11 Reasons Not to Negotiate a Lease Without a Legal Adviser

In these recessionary times, it is very tempting to think you can avoid legal costs by re-using a Lease you have granted before especially if you have the Lease in electronic form. However, I have seen some real howlers which have been drafted by clients and which have ended up costing the client tens of thousand of pounds and in one case hundreds of thousand of pounds. All for the sake of a modest legal bill. You are probably not looking at more than £750 plus VAT for a simple lease with no extra documents. Here are some of the pitfalls I have come across for clients wanting to do a DIY job.

1. Rent review clauses are a minefield and a mistake can be very costly as the error will come up every time there is a rent review. An assumption the new lease is on a "best rent" can lead to a massive hike to take into account a special bidder, Landlord's trigger notices which propose an exorbitant rent and if the Tenant does not respond become binding, false assumptions which result in enhancements of the rent, an assumption that the lease being reviewed is the same as the current lease excluding rent review provisions which means the valuer assumes a lease without rent review provisions which could produce a collossal rise in the rent. I have seen all of these in DIY leases and it has cost the client dearly.
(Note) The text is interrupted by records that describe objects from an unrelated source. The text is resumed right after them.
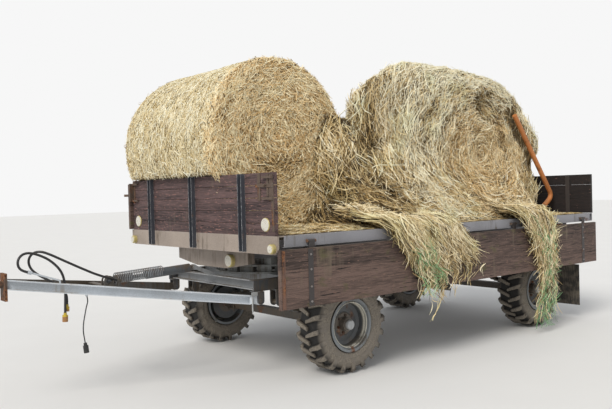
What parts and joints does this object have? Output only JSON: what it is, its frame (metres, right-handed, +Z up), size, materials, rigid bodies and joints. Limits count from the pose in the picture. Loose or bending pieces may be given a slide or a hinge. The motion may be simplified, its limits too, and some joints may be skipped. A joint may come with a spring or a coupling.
{
  "type": "hay wagon",
  "caption": "Two-axle farm wagon with a timber drop-side deck, steered front turntable and drawbar, loaded with round hay bales.",
  "frame": {"origin": "on the ground under the middle of the wagon, halfway along its length with the drawbar", "axes": "+Z up, +Y towards the rear along the length, +X towards the left side"},
  "size_m": [2.32, 5.901, 2.5993],
  "materials": {
    "frame_paint": "dark slate paint, dusty and worn",
    "beam_paint": "faded light beige paint with dirt",
    "stake_paint": "dark blue-grey paint",
    "bogie_paint": "grey paint, stained",
    "drawbar_paint": "light grey paint, scuffed",
    "axle_paint": "brown grey dirt over paint",
    "rim_paint": "blue grey paint with dust",
    "rusty_iron": "brown rust",
    "bare_steel": "dull steel with grease",
    "board_wood": "dark weathered planks with peeling paint",
    "floor_wood": "worn floor planks",
    "tyre_rubber": "black rubber caked with dry mud",
    "flap_rubber": "dusty black rubber",
    "lamp_plastic": "milky lens",
    "hay": "dry straw-coloured hay",
    "hose_rubber": "black hose rubber",
    "plug_plastic": "black plug"
  },
  "bodies": {
    "wagon": {"frame_rails": "frame_paint", "cross_members": "frame_paint", "front_beams": "beam_paint", "deck_floor": "floor_wood", "headboard_planks": "board_wood", "headboard_stakes": "stake_paint", "corner_latches": "rusty_iron", "lamps": "lamp_plastic", "rail_hinges": "rusty_iron", "turntable_upper": "frame_paint", "rear_axle": "axle_paint", "rear_subframe": "frame_paint", "mud_flaps": "flap_rubber", "flap_arms": "frame_paint", "hay_bale_front": "hay", "hay_bale_rear": "hay", "load_bar": "rusty_iron"},
    "bogie": {"turntable_lower": "frame_paint", "bogie_rails": "bogie_paint", "bogie_beams": "bogie_paint", "front_axle": "axle_paint"},
    "drawbar": {"drawbar_leg_left": "drawbar_paint", "drawbar_leg_right": "drawbar_paint", "drawbar_tie": "drawbar_paint", "tow_eye": "rusty_iron", "air_hose_long": "hose_rubber", "air_hose_short": "hose_rubber", "light_cable": "hose_rubber", "hose_couplings": "rusty_iron", "cable_plug": "plug_plastic"},
    "strut_upper": {"strut_tube": "drawbar_paint"},
    "strut_lower": {"strut_rod": "bare_steel"},
    "left_board": {"left_board_planks": "board_wood", "left_board_irons": "rusty_iron"},
    "right_board": {"right_board_planks": "board_wood", "right_board_irons": "rusty_iron"},
    "tailboard": {"tailboard_planks": "board_wood", "tailboard_irons": "rusty_iron"},
    "wheel_front_left": {"tyre_front_left": "tyre_rubber", "rim_front_left": "rim_paint"},
    "wheel_front_right": {"tyre_front_right": "tyre_rubber", "rim_front_right": "rim_paint"},
    "wheel_rear_left": {"tyre_rear_left": "tyre_rubber", "rim_rear_left": "rim_paint"},
    "wheel_rear_right": {"tyre_rear_right": "tyre_rubber", "rim_rear_right": "rim_paint"}
  },
  "joints": [
    {"name": "steer", "type": "hinge", "parent": "wagon", "child": "bogie", "pos_m": [0, -0.4945, 0.766], "axis": [0, 0, 1], "range_deg": [-37, 37]},
    {"name": "drawbar_tilt", "type": "hinge", "parent": "bogie", "child": "drawbar", "pos_m": [0, -1.1245, 0.6], "axis": [-1, 0, 0], "range_deg": [-24, 12]},
    {"name": "strut_swing", "type": "hinge", "parent": "bogie", "child": "strut_upper", "pos_m": [0, -1.2945, 0.824], "axis": [-1, 0, 0], "range_deg": [-28.5, 14.5]},
    {"name": "strut_slide", "type": "slide", "parent": "strut_upper", "child": "strut_lower", "axis": [0, -0.9988, -0.0496], "range_m": [-0.0525, 0.104]},
    {"name": "left_board_drop", "type": "hinge", "parent": "wagon", "child": "left_board", "pos_m": [1.114, 0, 1.056], "axis": [0, -1, 0], "range_deg": [0, 180]},
    {"name": "right_board_drop", "type": "hinge", "parent": "wagon", "child": "right_board", "pos_m": [-1.114, 0, 1.056], "axis": [0, -1, 0], "range_deg": [0, 180]},
    {"name": "tailboard_drop", "type": "hinge", "parent": "wagon", "child": "tailboard", "pos_m": [0, 2.9395, 1.056], "axis": [-1, 0, 0], "range_deg": [0, 180]},
    {"name": "wheel_front_left_spin", "type": "hinge", "parent": "bogie", "child": "wheel_front_left", "pos_m": [0.86, -0.4945, 0.37], "axis": [1, 0, 0], "continuous": true},
    {"name": "wheel_front_right_spin", "type": "hinge", "parent": "bogie", "child": "wheel_front_right", "pos_m": [-0.86, -0.4945, 0.37], "axis": [1, 0, 0], "continuous": true},
    {"name": "wheel_rear_left_spin", "type": "hinge", "parent": "wagon", "child": "wheel_rear_left", "pos_m": [0.86, 2.0855, 0.37], "axis": [1, 0, 0], "continuous": true},
    {"name": "wheel_rear_right_spin", "type": "hinge", "parent": "wagon", "child": "wheel_rear_right", "pos_m": [-0.86, 2.0855, 0.37], "axis": [1, 0, 0], "continuous": true}
  ],
  "couplings": [
    {"joint": "strut_swing", "follows": "drawbar_tilt", "ratio": 1.17},
    {"joint": "strut_slide", "follows": "drawbar_tilt", "m_per_rad": -0.245}
  ]
}
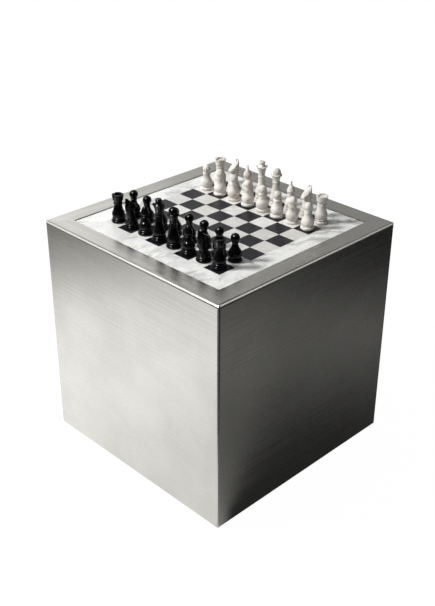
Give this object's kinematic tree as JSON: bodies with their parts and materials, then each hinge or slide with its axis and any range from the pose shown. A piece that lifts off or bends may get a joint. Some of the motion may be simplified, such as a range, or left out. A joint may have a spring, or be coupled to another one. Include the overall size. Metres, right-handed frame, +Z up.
{
  "type": "chess table",
  "caption": "Cube side table of folded brushed steel with a chequered stone chess board let into its top and a set of turned stone chessmen standing on it.",
  "frame": {"origin": "on the floor under the middle of the cube, at the underside of the glides", "axes": "+Z up; -Y is the front face; -X is the left face, where the dark chessmen stand; the light ones stand along +X"},
  "size_m": [0.46, 0.46, 0.541],
  "materials": {
    "brushed_steel": "satin, brushed along the sheet",
    "screw_steel": "plain",
    "carcass_board": "raw fibreboard",
    "nylon": "matt",
    "rubber_pad": "matt",
    "backing_stone": "sawn",
    "pale_marble": "polished, grey veins",
    "light_stone": "polished, fine grain",
    "dark_stone": "polished, fine flecks",
    "black_onyx": "high polish",
    "white_onyx": "polished, cloudy"
  },
  "bodies": {
    "table": {"panel_front": "brushed_steel", "panel_right": "brushed_steel", "panel_back": "brushed_steel", "panel_left": "brushed_steel", "carcass_front": "carcass_board", "carcass_right": "carcass_board", "carcass_back": "carcass_board", "carcass_left": "carcass_board", "base_board": "carcass_board", "deck_board": "carcass_board", "rim_strips": "carcass_board", "corner_battens": "carcass_board", "flange_screws": "screw_steel", "glides": "nylon", "board_pads": "rubber_pad", "board_slab": "backing_stone", "border_front": "pale_marble", "border_right": "pale_marble", "border_back": "pale_marble", "border_left": "pale_marble", "light_tiles": "light_stone", "dark_tiles": "dark_stone"},
    "black_rook_1": {"black_rook_1": "black_onyx"},
    "black_knight_1": {"black_knight_1": "black_onyx"},
    "black_bishop_1": {"black_bishop_1": "black_onyx"},
    "black_king": {"black_king": "black_onyx"},
    "black_queen": {"black_queen": "black_onyx"},
    "black_bishop_2": {"black_bishop_2": "black_onyx"},
    "black_knight_2": {"black_knight_2": "black_onyx"},
    "black_rook_2": {"black_rook_2": "black_onyx"},
    "black_pawn_1": {"black_pawn_1": "black_onyx"},
    "black_pawn_2": {"black_pawn_2": "black_onyx"},
    "black_pawn_3": {"black_pawn_3": "black_onyx"},
    "black_pawn_4": {"black_pawn_4": "black_onyx"},
    "black_pawn_5": {"black_pawn_5": "black_onyx"},
    "black_pawn_6": {"black_pawn_6": "black_onyx"},
    "black_pawn_7": {"black_pawn_7": "black_onyx"},
    "black_pawn_8": {"black_pawn_8": "black_onyx"},
    "white_rook_1": {"white_rook_1": "white_onyx"},
    "white_knight_1": {"white_knight_1": "white_onyx"},
    "white_bishop_1": {"white_bishop_1": "white_onyx"},
    "white_king": {"white_king": "white_onyx"},
    "white_queen": {"white_queen": "white_onyx"},
    "white_bishop_2": {"white_bishop_2": "white_onyx"},
    "white_knight_2": {"white_knight_2": "white_onyx"},
    "white_rook_2": {"white_rook_2": "white_onyx"},
    "white_pawn_1": {"white_pawn_1": "white_onyx"},
    "white_pawn_2": {"white_pawn_2": "white_onyx"},
    "white_pawn_3": {"white_pawn_3": "white_onyx"},
    "white_pawn_4": {"white_pawn_4": "white_onyx"},
    "white_pawn_5": {"white_pawn_5": "white_onyx"},
    "white_pawn_6": {"white_pawn_6": "white_onyx"},
    "white_pawn_7": {"white_pawn_7": "white_onyx"},
    "white_pawn_8": {"white_pawn_8": "white_onyx"}
  },
  "joints": [
    {"name": "black_rook_1_lift", "type": "slide", "parent": "table", "child": "black_rook_1", "axis": [0, 0, 1], "range_m": [0, 0.1]},
    {"name": "black_knight_1_lift", "type": "slide", "parent": "table", "child": "black_knight_1", "axis": [0, 0, 1], "range_m": [0, 0.1]},
    {"name": "black_bishop_1_lift", "type": "slide", "parent": "table", "child": "black_bishop_1", "axis": [0, 0, 1], "range_m": [0, 0.1]},
    {"name": "black_king_lift", "type": "slide", "parent": "table", "child": "black_king", "axis": [0, 0, 1], "range_m": [0, 0.1]},
    {"name": "black_queen_lift", "type": "slide", "parent": "table", "child": "black_queen", "axis": [0, 0, 1], "range_m": [0, 0.1]},
    {"name": "black_bishop_2_lift", "type": "slide", "parent": "table", "child": "black_bishop_2", "axis": [0, 0, 1], "range_m": [0, 0.1]},
    {"name": "black_knight_2_lift", "type": "slide", "parent": "table", "child": "black_knight_2", "axis": [0, 0, 1], "range_m": [0, 0.1]},
    {"name": "black_rook_2_lift", "type": "slide", "parent": "table", "child": "black_rook_2", "axis": [0, 0, 1], "range_m": [0, 0.1]},
    {"name": "black_pawn_1_lift", "type": "slide", "parent": "table", "child": "black_pawn_1", "axis": [0, 0, 1], "range_m": [0, 0.1]},
    {"name": "black_pawn_2_lift", "type": "slide", "parent": "table", "child": "black_pawn_2", "axis": [0, 0, 1], "range_m": [0, 0.1]},
    {"name": "black_pawn_3_lift", "type": "slide", "parent": "table", "child": "black_pawn_3", "axis": [0, 0, 1], "range_m": [0, 0.1]},
    {"name": "black_pawn_4_lift", "type": "slide", "parent": "table", "child": "black_pawn_4", "axis": [0, 0, 1], "range_m": [0, 0.1]},
    {"name": "black_pawn_5_lift", "type": "slide", "parent": "table", "child": "black_pawn_5", "axis": [0, 0, 1], "range_m": [0, 0.1]},
    {"name": "black_pawn_6_lift", "type": "slide", "parent": "table", "child": "black_pawn_6", "axis": [0, 0, 1], "range_m": [0, 0.1]},
    {"name": "black_pawn_7_lift", "type": "slide", "parent": "table", "child": "black_pawn_7", "axis": [0, 0, 1], "range_m": [0, 0.1]},
    {"name": "black_pawn_8_lift", "type": "slide", "parent": "table", "child": "black_pawn_8", "axis": [0, 0, 1], "range_m": [0, 0.1]},
    {"name": "white_rook_1_lift", "type": "slide", "parent": "table", "child": "white_rook_1", "axis": [0, 0, 1], "range_m": [0, 0.1]},
    {"name": "white_knight_1_lift", "type": "slide", "parent": "table", "child": "white_knight_1", "axis": [0, 0, 1], "range_m": [0, 0.1]},
    {"name": "white_bishop_1_lift", "type": "slide", "parent": "table", "child": "white_bishop_1", "axis": [0, 0, 1], "range_m": [0, 0.1]},
    {"name": "white_king_lift", "type": "slide", "parent": "table", "child": "white_king", "axis": [0, 0, 1], "range_m": [0, 0.1]},
    {"name": "white_queen_lift", "type": "slide", "parent": "table", "child": "white_queen", "axis": [0, 0, 1], "range_m": [0, 0.1]},
    {"name": "white_bishop_2_lift", "type": "slide", "parent": "table", "child": "white_bishop_2", "axis": [0, 0, 1], "range_m": [0, 0.1]},
    {"name": "white_knight_2_lift", "type": "slide", "parent": "table", "child": "white_knight_2", "axis": [0, 0, 1], "range_m": [0, 0.1]},
    {"name": "white_rook_2_lift", "type": "slide", "parent": "table", "child": "white_rook_2", "axis": [0, 0, 1], "range_m": [0, 0.1]},
    {"name": "white_pawn_1_lift", "type": "slide", "parent": "table", "child": "white_pawn_1", "axis": [0, 0, 1], "range_m": [0, 0.1]},
    {"name": "white_pawn_2_lift", "type": "slide", "parent": "table", "child": "white_pawn_2", "axis": [0, 0, 1], "range_m": [0, 0.1]},
    {"name": "white_pawn_3_lift", "type": "slide", "parent": "table", "child": "white_pawn_3", "axis": [0, 0, 1], "range_m": [0, 0.1]},
    {"name": "white_pawn_4_lift", "type": "slide", "parent": "table", "child": "white_pawn_4", "axis": [0, 0, 1], "range_m": [0, 0.1]},
    {"name": "white_pawn_5_lift", "type": "slide", "parent": "table", "child": "white_pawn_5", "axis": [0, 0, 1], "range_m": [0, 0.1]},
    {"name": "white_pawn_6_lift", "type": "slide", "parent": "table", "child": "white_pawn_6", "axis": [0, 0, 1], "range_m": [0, 0.1]},
    {"name": "white_pawn_7_lift", "type": "slide", "parent": "table", "child": "white_pawn_7", "axis": [0, 0, 1], "range_m": [0, 0.1]},
    {"name": "white_pawn_8_lift", "type": "slide", "parent": "table", "child": "white_pawn_8", "axis": [0, 0, 1], "range_m": [0, 0.1]}
  ]
}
2. The Tenant's break clause is inoperable because it is subject to pre-conditions which effectively mean the Landlord can thwart the break option. For example, the break can only be operated if the Tenant has complied with all of the obligations in the Lease. Any trivial breach of the lease will render the break option inoperable. If a solicitor missed this, you would have a negligence claim just like that.

3. The Lease does not contain adaquate rights for the tenant to use the premises or grants the Landlord intrusive rights over the property which make it impossible to assign/sub-let.

4. The Lease needs registering at the Land Registry but the Lease does not contain the prescribed clauses required in order to register the lease. The Landlord then demands hefty fees to cover his legal fees in varying the lease to include the prescribed clauses.

5. The lease plan is defective and the Land Registry refuses to register the lease or a dispute later arises over what was and was not included in the demise which is only resolved by costly litigation over what the parties' intention were when they granted the lease.

6. There is no mutual enforceability covenant in the Lease so the ground floor tenant cannot get the Landlord to enforce the upstairs tenant's repairing covenants. The resulting damage to the ground floor unit caused by a leaking roof is not covered by insurance because it is a defect in the Lease and the Tenant has got anyone to sue because they dealt with the lease themselves. This was resolved by paying the Landlord a hefty premium to vary the lease.

7. The notice under the Landlord and Tenant Act 1954 was not served (despite the lease containing exclusion provisions) and the Tenant never made a statutory declaration so the Tenant got security of tenure. The Lease contained no rent review provisions and so the renewal negotiations broke down and the matter went to court and the court ordered highly tenant-favourable terms on renewal which the tenant then renewed a further two times. This landlord's loss was considerable because of the loss of a decent market rent and because they were stuck with an unprofitable tenant paying a very low rent for 10 years.

8. The Lease imposed unlimited service charge which resulted in a crippling liability for the tenant who went into liquidation subsequently.

9. The Lease contained extreme restrictions or an absolute prohibition on assigning, sub-letting or charging the premises which means the Lease could not be sub-let, assigned or charged. Another very costly omission.

10. The repair clause failed to take into account the dilipidated state of the premises resulting in the tenant having to put the premises back into a high standard of repair when the repairing obligation should have been qualified by reference to a schedule of condition limiting the tenant's repairing obligation to no better than the condition shown in the schedule.

11. The Lease did not exclude latent defects/environmental liability for past contamination resulting in the tenant having to repair damage caused by negligent design and to cover clean-up / remediation costs imposed by the environment agency resulting in loss running into the hundreds of thousands.

Now the cynical amongst you will say that I am bound to emphasise the importance of using a legal adviser as I have a personal interest in doing so. All I would say is that all of the above examples are based on numerous real-life examples I have come across and in practically all cases the experience was a chastening one because the losses were so large. For no more than £750 on a simple lease, you are tapping into 23 years of practical experience, 3 years at uni studying law, 1 year at law college and 2 years apprenticeship. Not a bad investment really. Is it?